Mas ele lembra. Evaristo lembra do pai que era "goalkeeper" e depois foi tesoureiro da Ferj. Lembra da infância e adolescência no Grajaú e dos bondes que pegava para ir até o Madureira, no qual fez amigos para a vida toda, como Nelsinho e Carlinhos - falecidos em 2023 e 2015, respectivamente.

Demonstra encantamento até hoje pelo futebol que viu de Pelé e de Di Stéfano, mas também de Romário - "esse safado fazia gol de tudo que é jeito" - e de Bebeto. E ainda de Zizinho.

- Torcia pelo Zizinho e depois joguei com ele no Flamengo. Ficamos muito amigos até ele falecer. Zizinho era de Niterói. A gente ia jogar em Niterói, saía da concentração do Flamengo, pegava uma barca. Quando chegava lá, pegava táxi para ir jogar no Canto do Rio. Você vê a diferença! Não tinha ponte, a gente ia de barca, com torcedor nosso. E era bom que tinha mulher, quando acabava o jogo, a gente sempre arranjava uma mulher... - diz, rindo.
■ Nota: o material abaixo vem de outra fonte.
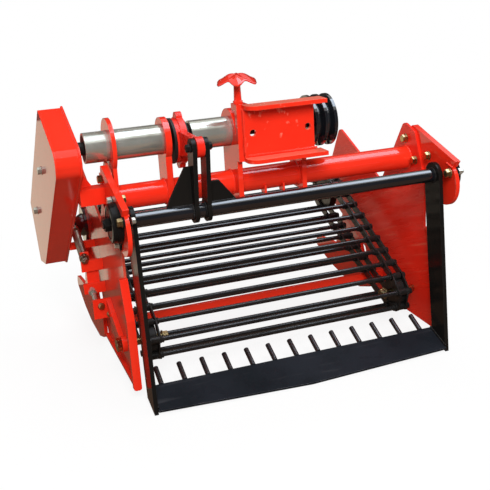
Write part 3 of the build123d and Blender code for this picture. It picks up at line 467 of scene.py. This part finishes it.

Evaristo chegou a ser técnico da Seleção em 1985 e saiu para a volta de Telê Santana, que treinou o time na Copa do Mundo de 1986. Na ocasião da demissão, irritado no aeroporto, foi perguntado se temia a saída. Respondeu: "Estou preocupado com os US$ 5 milhões que tenho no banco". Lembrado do caso, responde:

- Era brincadeira. Era uma brincadeira... - conta, antes de completar aos risos e emendando outra piada.

- Mas eu tinha... Olha, se eu não fosse bom (jogador), eu não morava num apartamento desse tamanho!